How do you indent only a highlighted area?

I am trying to indent a section of a document, effectively a Block Quote.

I select the target area then hit the “Increase Indent” tool bar button.

The highlighted area moves, sadly a bunch of crap that is not highlighted also indents.
Highlighted this unwanted crap and hitting “Decrees Indent” moves it ALL back.

I’ve gone so far as trying to insert a document with the desired indent and it still screws it up.

It is this non-intuitive behaviour that makes this program EXTREMELY frustrating to use. :frowning:

Indent is a paragraph’s property. When you apply it to selection, it applies to all paragraphs that are selected either fully or partly. So most likely you have some “unwanted crap” that is in the same paragraph as some of selected text is.

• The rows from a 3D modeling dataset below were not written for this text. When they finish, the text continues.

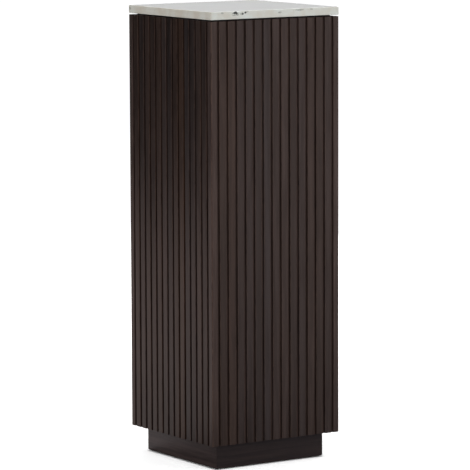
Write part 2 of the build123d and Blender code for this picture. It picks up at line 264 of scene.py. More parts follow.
SPRING_WOOD = (0.68, 0.49, 0.28)
SUMMER_WOOD = (0.45, 0.27, 0.12)
RING_SHARE = 0.65
SAWN_RELIEF = 0.00008
softwood, tree, shader = new_finish("softwood", 0.6)
where = add(tree, "TexCoord").outputs["Object"]
drift = noise(tree, stretched(tree, where, across=30, along=2), scale=1.0, detail=2.0)
rings = add(tree, "TexWave", {
    "Vector": stretched(tree, where, across=1.0, along=0.05), "Scale": 60.0, "Distortion": 5.0,
    "Detail": 2.0, "Detail Scale": 1.4, "Phase Offset": drift,
}, wave_type="RINGS", rings_direction="Z").outputs["Fac"]
fibre = noise(tree, stretched(tree, where, across=1.0, along=0.03), scale=1900, detail=3.0)
figure = maths(tree, "MULTIPLY", fibre, 1 - RING_SHARE)
figure = maths(tree, "MULTIPLY_ADD", rings, RING_SHARE, figure)
wire(
    tree, shader,
    Base_Color=blend_colours(tree, figure, SPRING_WOOD, SUMMER_WOOD),
    Roughness=between(tree, fibre, low=0.52, high=0.72),
    Normal=bump(tree, fibre, depth=SAWN_RELIEF),
)
for corner in CORNER_TURNS:
    dress(softwood, "corner_batten_" + corner, "base_block_" + corner)

# Slats. Thirteen solid strips a side, planed square, with their two outer edges rounded
# over. They are glued to the panels with an even gap, then stained dark and lacquered.

SLAT_WIDTH = 0.015
SLATS_A_SIDE = 13
SLAT_ARRIS = 0.0008
SLAT_END_EASE = 0.0004
ARRIS_STEPS = 4
RING_SPACING = 0.075
PLANING = 0.00008
SHARP_ANGLE = math.radians(38)
GRAIN_SPREAD = 40.0
slat_shop = random.Random(1305)


def arc(centre, radius, start, sweep, steps):
    """Points of a rounded edge: (x, y, how far round the edge, 0 at its ends and 1 between)."""
    points = []
    for i in range(steps + 1):
        turn = math.radians(start + sweep * i / steps)
        x = centre[0] + radius * math.cos(turn)
        y = centre[1] + radius * math.sin(turn)
        points.append((x, y, math.sin(math.pi * i / steps)))
    return points


def new_shell():
    """An empty skin. Each of its points has a grain place, a tone and an arris."""
    return {"points": [], "faces": [], "grain": [], "tone": [], "arris": []}


def add_loft(shell, rings, tone):
    """Skins the rings of (place, grain place, arris) in order, and closes both ends."""
    first = len(shell["points"])
    count = len(rings[0])
    for ring in rings:
        for place, grain, arris in ring:
            shell["points"].append(place)
            shell["grain"].append(grain)
            shell["arris"].append(arris)
            shell["tone"].append(tone)
    for level in range(len(rings) - 1):
        low = first + level * count
        for i in range(count):
            after = (i + 1) % count
            shell["faces"].append((low + i, low + after, low + count + after, low + count + i))
    last = first + (len(rings) - 1) * count
    shell["faces"].append(tuple(range(first + count - 1, first - 1, -1)))
    shell["faces"].append(tuple(range(last, last + count)))


def make_piece(name, shell, finish, body, slot, *nodes):
    """The finished shell as one piece that rides on its body, in place of its nodes."""
    mesh = bpy.data.meshes.new(name)
    mesh.from_pydata(shell["points"], [], shell["faces"])
    mesh.polygons.foreach_set("use_smooth", [True] * len(mesh.polygons))
    mesh.set_sharp_from_angle(angle=SHARP_ANGLE)
    grain = mesh.attributes.new("grain", "FLOAT_VECTOR", "POINT")
    grain.data.foreach_set("vector", [c for place in shell["grain"] for c in place])
    tone = mesh.attributes.new("tone", "FLOAT_VECTOR", "POINT")
    tone.data.foreach_set("vector", [c for shade in shell["tone"] for c in shade])
    mesh.attributes.new("arris", "FLOAT", "POINT").data.foreach_set("value", shell["arris"])
    mesh.materials.append(finish)
    piece = bpy.data.objects.new(name, mesh)
    bpy.context.scene.collection.objects.link(piece)
    normals = piece.modifiers.new("even_shading", "WEIGHTED_NORMAL")
    normals.keep_sharp = True
    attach(piece, body)
    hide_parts(*nodes)


def grain_shift(shop):
    """A far-off place in the grain, so that no two sticks share their figure."""
    return Vector([shop.uniform(0, GRAIN_SPREAD) for _ in range(3)])


def turned(angle, x, y, z):
    """A place carried round the column's upright axis."""
    return Matrix.Rotation(math.radians(angle), 3, "Z") @ Vector((x, y, z))


def ring_levels(low, high, ease, spacing):
    """Levels of a long piece's rings, with how far each is drawn in at the eased ends."""
    count = max(1, round((high - low - 2 * ease) / spacing))
    middle = [(low + ease + (high - low - 2 * ease) * i / count, 0.0) for i in range(count + 1)]
    return [(low, ease)] + middle + [(high, ease)]


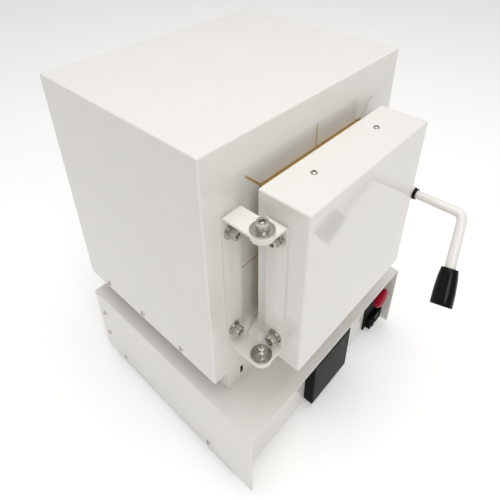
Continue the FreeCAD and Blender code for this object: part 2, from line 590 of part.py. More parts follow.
door_ear_low = f"({HINGE_LOW} + hinge_gauge + ear_gap)"
door_ear_span = "(hinge_height - 2 * hinge_gauge - 2 * ear_gap)"
ear_reach = f"({DOOR_LEFT} - {PIVOT_X})"
door_channel = folded_sheet("door_bracket_sheet", f"{ear_reach} + hinge_width / 2", "hinge_width",
                            door_ear_span,
                            (f"{PIVOT_X} - hinge_width / 2", f"{PIVOT_Y} - hinge_width / 2",
                             door_ear_low),
                            [("right", "top"), ("right", "bottom")],
                            [(-1, 0, 0), (0, -1, 0), (0, 1, 0)], "hinge_gauge", "hinge_bend")
door_outline = joined(bar("hinge_width / 2", door_ear_span, PIVOT_X, PIVOT_Y, door_ear_low),
                      block(ear_reach, "hinge_width", door_ear_span, PIVOT_X,
                            f"{PIVOT_Y} - hinge_width / 2", door_ear_low))
door_pivot_hole = bar("bolt_radius + pivot_play", "hinge_height + 4", PIVOT_X, PIVOT_Y,
                      f"{HINGE_LOW} - 2")
node("hinge_bracket_door", cut(shared(door_channel, door_outline), door_pivot_hole,
                               *door_bolt_holes))

# Bolts of the hinge. Each bracket bolt ends in a nut behind its sheet.
stack = "(spring_gauge + washer_gauge)"
bracket_reach = f"{stack} + hinge_gauge + sheet + nut_height + bolt_end"
door_reach = f"{stack} + hinge_gauge + 2 * sheet + seam + nut_height + bolt_end"


def bolt_set(x, y, z, way, reach, through):
    """Four lists for one bracket: its bolts, flat washers, spring washers and nuts."""
    out = opposite(way)
    heads = [socket_bolt(*moved(x, y, level, out, stack), way, reach) for level in z]
    flats = [ring("washer_radius", "bolt_radius", "washer_gauge", x, y, level, out) for level in z]
    springs = [split_ring(*moved(x, y, level, out, "washer_gauge"), out) for level in z]
    nuts = [nut(*moved(x, y, level, way, through), way) for level in z]
    return heads, flats, springs, nuts


fixed_set = bolt_set(CASING_BOLT_X, f"({FRONT} - hinge_gauge)", HINGE_BOLTS, "y", bracket_reach,
                     "hinge_gauge + sheet")
door_set = bolt_set(f"({DOOR_LEFT} - hinge_gauge)", DOOR_BOLT_Y, HINGE_BOLTS, "x", door_reach,
                    "hinge_gauge + 2 * sheet + seam")
nodes("casing_hinge_bolts", fixed_set[0])
nodes("door_hinge_bolts", door_set[0])
nodes("door_flat_washers", door_set[1])
nodes("door_spring_washers", door_set[2])
nodes("door_hinge_nuts", door_set[3])

# Pivots: the top bolt hangs from its head, the lower one stands on its head with the nut above.
ears = "(2 * hinge_gauge + 2 * ear_gap)"
nodes("pivot_bolts", [
    socket_bolt(PIVOT_X, PIVOT_Y, f"({HINGE_TOP} + {stack})", "-z",
                f"{stack} + {ears} + washer_gauge + nut_height + bolt_end"),
    socket_bolt(PIVOT_X, PIVOT_Y, HINGE_LOW, "z", f"{ears} + {stack} + nut_height + pivot_end")])
nodes("casing_flat_washers", fixed_set[1] + [
    ring("pivot_washer", "bolt_radius", "washer_gauge", PIVOT_X, PIVOT_Y, HINGE_TOP, "z"),
    ring("pivot_washer", "bolt_radius", "washer_gauge", PIVOT_X, PIVOT_Y,
         f"({HINGE_TOP} - {ears})", "-z"),
    ring("pivot_washer", "bolt_radius", "washer_gauge", PIVOT_X, PIVOT_Y,
         f"({HINGE_LOW} + {ears})", "z")])
nodes("casing_spring_washers", fixed_set[2] + [
    split_ring(PIVOT_X, PIVOT_Y, f"({HINGE_TOP} + washer_gauge)", "z"),
    split_ring(PIVOT_X, PIVOT_Y, f"({HINGE_LOW} + {ears} + washer_gauge)", "z")])
nodes("casing_hinge_nuts", fixed_set[3] + [
    nut(PIVOT_X, PIVOT_Y, f"({HINGE_TOP} - {ears} - washer_gauge)", "-z"),
    nut(PIVOT_X, PIVOT_Y, f"({HINGE_LOW} + {ears} + {stack})", "z")])

# Latch: a bush on the door's edge, a bent lever turning in it, and a tongue behind a keeper.
BUSH_FRONT = f"({DOOR_FRONT} + bush_inset)"
BUSH_BACK = f"({DOOR_BACK} - bush_inset)"
bush = cut(bar("bush_radius", f"{BUSH_BACK} - {BUSH_FRONT}", LATCH_X, BUSH_FRONT, LATCH_Z, "y"),
           bar("lever_radius + bush_play", f"{BUSH_BACK} - {BUSH_FRONT}", LATCH_X, BUSH_FRONT,
               LATCH_Z, "y"))
node("latch_bush", bush)

TONGUE_BACK = f"({FRONT} - tongue_stand)"
TONGUE_FRONT = f"({TONGUE_BACK} - tongue_gauge)"
COLLAR_BACK = f"({BUSH_FRONT} - ear_gap)"
COLLAR_FRONT = f"({COLLAR_BACK} - collar_length)"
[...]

If I select three paragraphs I expect three paragraphs to indent, not the next four pages of other paragraphs.

I take it a paragraph is not the intuitive group of words terminated by blank lines? The things that are moving for some reason feel they are part of the selected paragraph?

Paragraph is a group of characters separated by newlines (it is created by pressing Enter). There also exist other characters that break lines, but don’t start new paragraph: most notable is line beak that is created by Shift+Enter.

By the way: too often people talking about intuitivity don’t realize that “intuitive” has nothing to do with “logical”, and is not a property of object you are talking about, but of yourself. It’s your experience and knowledge that makes something “intuitive” or not for you. If you have false expectations, anything not matching those false expectations would be counter-intuitive, however correct and logical.

Try setting Writer to display more formatting marks including particularly “Paragraph end” “Breaks” and “Non breaking spaces”. Open the “Tools” menu, then select “Options” > “LibreOffice Writer”>”Formatting Aids” for a list of what you can have displayed.

Some people new to word-processors seem to find the marks off-putting at first, but I think they give a much clearer view of what is going on – a super-long paragraph such as you likely have is easily spotted.